Bruno est fière de sa fille. Il la pose au milieu du salon pour qu'elle chante Dean Martin, «sans accent suisse». Dehors, c'est les sixties. Des babas cool jettent des fleurs sur le pavé. A San Francisco, ces années-là, les baby-sitters ont des chemises ramenées de Katmandou et elles diffusent, dans ce foyer helvétique, un parfum d'ailleurs. «Mes parents ont bouffé, presque malgré eux, de cette nourriture hippie.» Ils se résolvent à rentrer quand même. Erika a 10 ans. Ce n'est pas difficile. «On nous présentait la Suisse comme Heidiland. On nous disait qu'il suffisait de se baisser pour ramasser du chocolat. Qu'est-ce qu'un enfant peut exiger d'autre de la vie?» La famille s'installe à Mörel, dans le Haut-Valais. Petite vie communautaire, avec de vieux messieurs en noir qui ne décrochent pas la mâchoire au bistrot. La mère d'Erika est épiée pour éviter que des séquelles du flower power ne contaminent l'éducation des gamins. Pour le reste, tout va bien. «Le Valais est le pire endroit quand tu es gringo. Mais honnêtement, je n'ai jamais souffert de complexe identitaire.»

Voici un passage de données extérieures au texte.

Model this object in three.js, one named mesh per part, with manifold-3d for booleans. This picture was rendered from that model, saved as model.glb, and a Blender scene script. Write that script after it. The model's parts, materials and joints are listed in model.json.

A 13 ans, en robe de campagnarde, Erika rejoint le club de la jeunesse locale. Elle manie la pièce de monnaie, le manche à balai, un peu de yodel, tout ce qui fait le quotidien de l'ethnographe alpin. «J'ai adoré, d'emblée. Je continuais d'écouter Bob Dylan, Janis Joplin et Frank Zappa. Je crois que j'ai compensé le relatif manque de liberté par une vision idéalisée de la Suisse. Celle des chalets, de la montagne, de la nature où nous pouvions gambader sans crainte des serial killers.» Elle sourit. Sur ce ponton de navire, où des Chinois se sont installés pour que le film d'une Suisse rêvée défile sous leurs yeux, elle se précipite à la rambarde. Une famille, devant un cabanon, déjeune sur le gazon. Erika photographie. «Beaucoup se révoltent contre les visions de carte postale. Elles continuent de me fasciner.» C'est son joker. Erika vient d'ailleurs.

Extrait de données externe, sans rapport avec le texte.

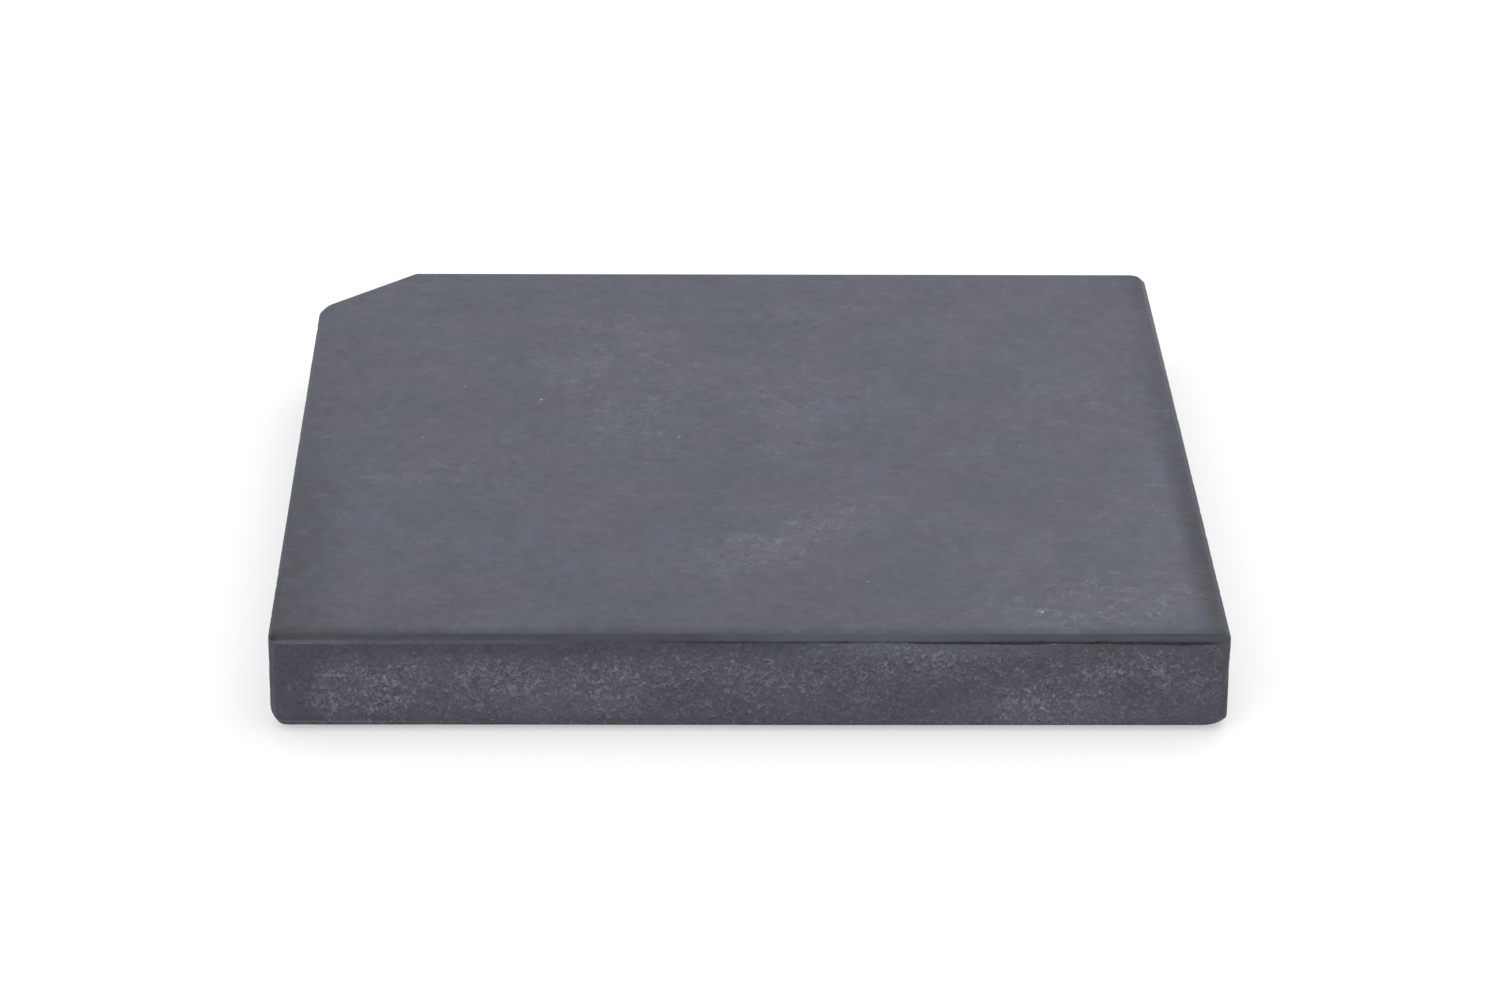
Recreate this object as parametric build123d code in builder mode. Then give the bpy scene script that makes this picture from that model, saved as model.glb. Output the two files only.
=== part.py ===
"""Granite slab: a square stone plate with one corner cut off, on four stick-on rubber feet.

The stone is one sawn piece. Its top is honed flat, its sides are left rough, and every edge is
eased with a small flat bevel so that it doesn't chip. The plate has no mechanism. Each foot is a
moulded rubber disc held to the sawn underside by a disc of double-sided foam tape, so the stone
neither slips on a bench nor scratches it.

Frame, in millimetres: the origin is at the middle of the plate's footprint, on the surface that
it stands on. +Z is up, +X is to the right along the front side, and +Y points to the back. The
cut corner is the back left one.
"""

from build123d import *
import os

# Stone
SIDE = 450.0  # width and depth over the side faces
STONE_THICKNESS = 47.0
CUT_LEG = 49.0  # length that the cut takes off each of the two sides it joins
TOP_BEVEL = 2.8  # leg of the 45 degree bevel around the top
BOTTOM_BEVEL = 1.6  # leg of the one around the underside

# Rounding of the upright edges, seen from above
FRONT_LEFT_RADIUS = 6.0
FRONT_RIGHT_RADIUS = 5.0
BACK_RIGHT_RADIUS = 8.5
CUT_BACK_RADIUS = 6.0
CUT_LEFT_RADIUS = 18.0

# Feet
FOOT_RADIUS = 20.0
FOOT_INSET = 50.0  # from each side face to the middle of the foot
RUBBER_THICKNESS = 2.4
RUBBER_RIM_ROUND = 0.6
GROOVE_RADII = (7.0, 13.0)  # the middle of each ring groove in the tread
GROOVE_WIDTH = 1.2
GROOVE_DEPTH = 0.8
TAPE_THICKNESS = 0.6
TAPE_RADIUS = FOOT_RADIUS - 1.0

HALF_SIDE = SIDE / 2
STONE_BOTTOM = RUBBER_THICKNESS + TAPE_THICKNESS
FOOT_OFFSET = HALF_SIDE - FOOT_INSET

FOOT_PLACES = {
    "front_left": (-FOOT_OFFSET, -FOOT_OFFSET),
    "front_right": (FOOT_OFFSET, -FOOT_OFFSET),
    "back_left": (-FOOT_OFFSET, FOOT_OFFSET),
    "back_right": (FOOT_OFFSET, FOOT_OFFSET),
}


def save(part, name):
    """Labels a finished piece and writes it under that name."""
    part.label = name
    export_step(part, f"parts/{name}.step")


def make_slab():
    """The stone: the square with its cut corner, then the bevels top and bottom."""
    with BuildPart() as slab:
        with BuildSketch(Plane.XY.offset(STONE_BOTTOM)):
            with BuildLine():
                FilletPolyline(
                    (-HALF_SIDE, -HALF_SIDE),
                    (HALF_SIDE, -HALF_SIDE),
                    (HALF_SIDE, HALF_SIDE),
                    (-HALF_SIDE + CUT_LEG, HALF_SIDE),
                    (-HALF_SIDE, HALF_SIDE - CUT_LEG),
                    radius=[
                        FRONT_LEFT_RADIUS,
                        FRONT_RIGHT_RADIUS,
                        BACK_RIGHT_RADIUS,
                        CUT_BACK_RADIUS,
                        CUT_LEFT_RADIUS,
                    ],
                    close=True,
                )
            make_face()
        extrude(amount=STONE_THICKNESS)
        chamfer(slab.faces().sort_by(Axis.Z)[-1].edges(), TOP_BEVEL)
        chamfer(slab.faces().sort_by(Axis.Z)[0].edges(), BOTTOM_BEVEL)
    return slab.part


def make_rubber_foot(x, y):
    """A moulded rubber disc with a rounded lower rim and ring grooves in its tread."""
    with BuildPart() as foot:
        with BuildSketch(Plane.XY):
            with Locations((x, y)):
                Circle(FOOT_RADIUS)
        extrude(amount=RUBBER_THICKNESS)
        fillet(foot.edges().sort_by(Axis.Z)[0], RUBBER_RIM_ROUND)
        for radius in GROOVE_RADII:
            with BuildSketch(Plane.XY):
                with Locations((x, y)):
                    Circle(radius + GROOVE_WIDTH / 2)
                    Circle(radius - GROOVE_WIDTH / 2, mode=Mode.SUBTRACT)
            extrude(amount=GROOVE_DEPTH, mode=Mode.SUBTRACT)
    return foot.part


def make_tape_disc(x, y):
    """Double-sided foam tape between the rubber and the stone."""
    with BuildPart() as tape:
        with BuildSketch(Plane.XY.offset(RUBBER_THICKNESS)):
            with Locations((x, y)):
                Circle(TAPE_RADIUS)
        extrude(amount=TAPE_THICKNESS)
    return tape.part


os.makedirs("parts", exist_ok=True)
save(make_slab(), "granite_slab")
for place, (x, y) in FOOT_PLACES.items():
    save(make_rubber_foot(x, y), f"rubber_foot_{place}")
    save(make_tape_disc(x, y), f"adhesive_disc_{place}")
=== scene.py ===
"""Looks of the granite slab: a fine stone mesh over the CAD plate, and finishes for its feet.

The CAD plate is exact but plain, so a dense mesh of the same plate stands for it. Its top and its
bevels are honed smooth, its sides are broken and grainy, its edges are a little worn, and its
underside is sawn. Everything is in metres, in the frame's own axes.
"""

import math

import bpy
from mathutils import Matrix, Vector, geometry, noise


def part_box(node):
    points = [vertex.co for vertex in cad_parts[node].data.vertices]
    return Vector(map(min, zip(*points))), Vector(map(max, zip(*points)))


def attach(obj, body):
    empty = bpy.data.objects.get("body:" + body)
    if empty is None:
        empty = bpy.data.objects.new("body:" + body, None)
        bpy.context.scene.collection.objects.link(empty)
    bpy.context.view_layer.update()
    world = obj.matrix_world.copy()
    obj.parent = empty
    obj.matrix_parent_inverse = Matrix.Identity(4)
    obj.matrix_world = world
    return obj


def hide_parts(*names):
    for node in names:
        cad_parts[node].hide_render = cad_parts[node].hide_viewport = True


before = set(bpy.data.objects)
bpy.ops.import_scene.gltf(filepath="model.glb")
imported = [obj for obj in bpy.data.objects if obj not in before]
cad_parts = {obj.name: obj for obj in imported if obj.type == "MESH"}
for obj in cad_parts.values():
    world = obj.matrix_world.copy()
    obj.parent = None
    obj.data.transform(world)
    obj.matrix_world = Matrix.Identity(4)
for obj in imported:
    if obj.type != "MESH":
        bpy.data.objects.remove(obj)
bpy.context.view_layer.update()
SLAB = "granite_slab"
low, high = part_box(SLAB)

# The plate's plan and edges, as in the CAD
CUT_LEG = 0.049
TOP_BEVEL = 0.0028
BOTTOM_BEVEL = 0.0016
FRONT_LEFT_RADIUS = 0.006
FRONT_RIGHT_RADIUS = 0.005
BACK_RIGHT_RADIUS = 0.0085
CUT_BACK_RADIUS = 0.006
CUT_LEFT_RADIUS = 0.018

# Mesh fineness
COLUMN_SPACING = 0.0012
FEWEST_CORNER_STEPS = 6
SIDE_ROWS = 33
LOWER_BEVEL_ROWS = 6
TOP_GRID = 0.005
BOTTOM_GRID = 0.008
MERGE_DISTANCE = 1e-7
INSIDE_ONLY = 1  # the triangulation's output kind that keeps only what lies inside the ring

# Rows of the top's rim, as (inset, drop below the top)
TOP_RIM = ((0.0042, 0.0), (0.0034, 0.0), (0.0030, 0.00003), (0.00265, 0.0002))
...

«Quand je le souhaite, je peux jouer la carte de l'Américaine. Et je ne reste jamais assez en Suisse pour me fâcher définitivement avec le pays. Je suis peut-être plus touriste que je ne le pense.» Dans les années 80, Erika Stucky rejoint à Zurich des gauchistes adolescents qui abhorrent cette nation boursouflée d'opulence. Elle ne comprend par leur violence, mais se dit qu'ils ont une raison. Avec son quatuor vocal de femmes, les Sophisticrats, Erika refuse les subventions, conspue les banques et l'argent d'Etat. Elle décline les avances de la Schweizer Illustrierte qui voudrait parler d'elle, celles de la télévision qui s'entiche de cette nouvelle venue. «On voulait rester pures, contourner le côté sexy-chouchou. Quand on a 19 ans, il est très facile d'être attifée comme un clone de Heidi. On préférait notre côté punk.» Quand elle tombe sur les soirées du samedi à la DRS, Erika s'étouffe. Le Disneyland à la bavaroise, bières et culottes de cuir, ce n'est pas la Suisse qu'elle aime.

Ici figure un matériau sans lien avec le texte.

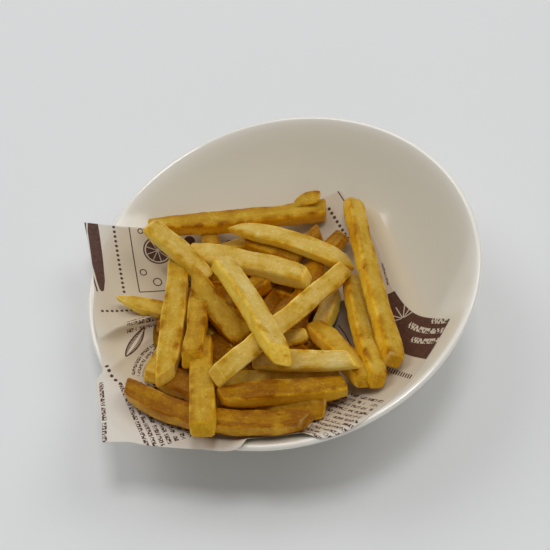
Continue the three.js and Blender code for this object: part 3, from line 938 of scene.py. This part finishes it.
# Short fries thrown over the lens. Those that reach past its edge are left out.
def fillerRows(draw):
    rows = []
    for number in range(heapCore["fillers"]):
        far, compass = 0.72 * np.sqrt(draw.uniform()), draw.uniform(0, 2 * np.pi)
        spot = heapCore["middle"] + heapCore["half"] * far * np.array([np.cos(compass), np.sin(compass)])
        turn = draw.uniform(0, np.pi)
        reach = draw.uniform(*heapCore["fillerLength"]) / 2 * mm
        ends = np.array([spot - reach * np.array([np.cos(turn), np.sin(turn)]),
                         spot + reach * np.array([np.cos(turn), np.sin(turn)])])
        inside = np.linalg.norm((ends - heapCore["middle"]) / heapCore["half"], axis=1)
        height = wallHeight(ends[:, 0], ends[:, 1]) + draw.uniform(*heapCore["raised"], 2) * mm
        (ax, ay), (bx, by) = ends / mm
        width, thick = draw.uniform(*heapCore["fillerSize"], 2)
        # painted shade: the short fries take dark browns
        if inside.max() < 0.98:
            rows.append(((ax, ay, height[0] / mm), (bx, by, height[1] / mm), width, thick,
                         draw.uniform(-30, 30), 0, (0.9, 0.9), (8, 8), (0, 0), (0, 0),
                         (draw.uniform(0.8, 1.0), draw.uniform(0.7, 0.9))))
    return rows


def makeFries(name, rows, material, seed):
    draw = np.random.default_rng(seed)
    labels = ("corner", "tip", "edge", "paintedFlankLight", "tone", "own")
    parts = {key: [] for key in ("points", "quads", "triangles", *labels)}
    first = 0
    around = fryShape["around"]
    for row in rows:
        points, marks, count = fryPoints(row, draw)
        parts["points"].append(insideBowl(points))
        parts["quads"].append(gridFaces(count, around, True, first))
        poles = first + count * around
        parts["triangles"].append(fanFaces(first, around, poles, True))
        parts["triangles"].append(fanFaces(first + (count - 1) * around, around, poles + 1, False))
        for key, values in marks.items():
            parts[key].append(values)
        first += len(points)
    points, count, turns = corePoints(draw)
    parts["points"].append(points)
    parts["quads"].append(gridFaces(count, turns, True, first)[:, ::-1])
    parts["triangles"].append(first + fanFaces(0, turns, count * turns, True)[:, ::-1])
    parts["triangles"].append(first + fanFaces((count - 1) * turns, turns, count * turns + 1, False)[:, ::-1])
    # painted shade: the lens takes the darkest brown
    for key, value in (("corner", 0.0), ("tip", 0.0), ("edge", 0.0), ("paintedFlankLight", 0.0), ("tone", 1.0)):
        parts[key].append(np.full(len(points), value))
    parts["own"].append(points)
    whole = {key: np.concatenate(value) for key, value in parts.items()}
    placed = whole["points"] + (bowl["footX"], 0, 0)
    marks = {key: whole[key] for key in labels}
    piece = makePiece(name, placed, whole["quads"], whole["triangles"], material, marks)
    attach(piece, "root")
    return piece


crust = dict(
    stops=[
        (0.00, (0.93, 0.745, 0.31)),
        (0.22, (0.84, 0.59, 0.135)),
        (0.50, (0.675, 0.41, 0.030)),
        (0.78, (0.50, 0.230, 0.003)),
        (1.00, (0.31, 0.100, 0.001)),
    ],
    # painted highlight: the pale rim round each cut end, in patches
    edge=(0.88, 0.69, 0.24),
    paintedTopShade=(0.84, 0.83, 0.86),      # painted light and shade: top faces painted darker, the sides painted lighter
    paintedFlankLight=(1.30, 1.25, 0.74),
    oil=(1.0, 0.74, 0.20),
    roughness=0.18,
    # how much browner or paler each pattern makes the crust
    cornerShare=0.62,
    tipShare=0.12,
    patternShares=(0.68, 0.32, 0.28, 0.2),    # patches, mottle, streaks, grain
    # painted glints: fine pale flecks
    glintShare=-0.15,
    scorchShare=0.30,
    streakPull=0.16,               # below 1, streaks run along the fry
    relief=0.30 * mm,
    glowDepth=2.5 * mm,
)


def fryMaterial():
    wiring = Wiring("fried_potato")
    where = wiring.add("ShaderNodeTexCoord").outputs["Object"]
    corner, tip, edge, paintedFlankLight, tone = (wiring.add("ShaderNodeAttribute", attribute_name=key).outputs["Fac"]
                                      for key in ("corner", "tip", "edge", "paintedFlankLight", "tone"))
    own = wiring.add("ShaderNodeAttribute", attribute_name="own").outputs["Vector"]
    stretch = {0: own, 1: (crust["streakPull"], 1.0, 1.0)}
    drawnOut = wiring.add("ShaderNodeVectorMath", stretch, operation="MULTIPLY").outputs[0]
    streaks = wiring.noise(drawnOut, 520.0, 2.0, 0.6)
    patches = wiring.noise(where, 85.0, 2.0, 0.5)
    mottle = wiring.noise(where, 360.0, 3.0, 0.6)
    grain = wiring.noise(where, 1250.0, 2.0, 0.6)
    toasted = wiring.calc("MULTIPLY_ADD", wiring.noise(where, 150.0, 1.0), 3.0, -1.2, clamp=True)
    brown = wiring.calc("MULTIPLY_ADD", wiring.calc("MULTIPLY", corner, toasted), crust["cornerShare"], tone)
    brown = wiring.calc("MULTIPLY_ADD", tip, crust["tipShare"], brown)
    for pattern, share in zip((patches, mottle, streaks, grain), crust["patternShares"]):
        centred = wiring.calc("SUBTRACT", pattern, 0.5)
        brown = wiring.calc("MULTIPLY_ADD", centred, share, brown, clamp=pattern == grain)
    # painted glints: fine pale flecks lighten the crust
    paintedGlints = wiring.calc("MULTIPLY_ADD", wiring.noise(where, 900.0, 1.0), 8.0, -4.6, clamp=True)
    scorched = wiring.calc("MULTIPLY_ADD", wiring.noise(where, 260.0, 1.0), 9.0, -6.3, clamp=True)
    brown = wiring.calc("MULTIPLY_ADD", paintedGlints, crust["glintShare"], brown)
    brown = wiring.calc("MULTIPLY_ADD", scorched, crust["scorchShare"], brown, clamp=True)
    base = wiring.ramp(brown, crust["stops"])
    # painted light and shade: top faces darker, the sides lighter
    shade = wiring.mix(paintedFlankLight, (*crust["paintedTopShade"], 1), (*crust["paintedFlankLight"], 1))
    base = wiring.add("ShaderNodeVectorMath", {0: base, 1: shade}, operation="MULTIPLY").outputs[0]
    # painted highlight: the rim of each cut end is mixed towards pale, in patches
    capRimHighlight = wiring.calc("MULTIPLY", edge, wiring.calc("MULTIPLY_ADD", patches, 5.0, -2.8, clamp=True))
    wiring.set(Base_Color=wiring.mix(capRimHighlight, base, (*crust["edge"], 1)))
    wiring.set(Roughness=wiring.calc("MULTIPLY_ADD", mottle, 0.30, crust["roughness"]))
    relief = wiring.calc("MULTIPLY_ADD", streaks, 0.8, wiring.calc("MULTIPLY_ADD", mottle, 0.9, grain))
    wiring.set(Normal=wiring.bump(relief, 0.6, crust["relief"]))
    wiring.set(Specular_IOR_Level=0.4, Specular_Tint=(*crust["oil"], 1.0))
    wiring.set(Subsurface_Weight=0.4, Subsurface_Radius=(1.0, 0.5, 0.1), Subsurface_Scale=crust["glowDepth"])
    return wiring.material


potato = fryMaterial()
heap = makeFries("fries_heap", fries + crumbs + fillerRows(np.random.default_rng(11)), potato, 7)
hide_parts("fries")
print("fries made:", len(fries))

Elle décrit un monde presque silencieux, celui des montagnards taiseux. Le chant terrien qui comble les vides, «un voodoo suisse». Les racines dans lesquelles elle puise pour son métier de chanteuse rappellent davantage l'animisme du Nord que la folklorisation marchande. Erika croit en un blues des Alpes. Qui ne répond pas à la jubilation forcée des yodleurs de foire. Son nouveau spectacle s'appelle Suicidal Yodels. «Vous vous rendez compte que la Suisse est au cinquième rang mondial des taux de suicide? Je me sens proche de cette tristesse. Ce pays est sauvage.»
Alors, sur scène et en disques, Erika Stucky brasse Kurt Cobain et les vieilles youtzes, Elvis Presley en version montueuse. La chanteuse, qui manie l'accordéon miniature, donne le frisson avec ce qu'on a le sentiment d'avoir toujours connu et jamais entendu. Elle est cette Américaine qui repeint la Suisse. Cette Valaisanne dont le rock a des géraniums qui lui pendent au balcon.
Aujourd'hui, elle apparaît dans une anthologie du yodel, à la section «avant-garde». Au fond, elle aurait aimé figurer ailleurs que dans cette excroissance; dans le corps du livre plutôt. «Je viens de finir mon nouveau disque. J'y enregistre un yodel avec un sitar. Il n'y a rien pour moi de provocateur. Quelque part entre les Alpes et les hippies, c'est tout moi.»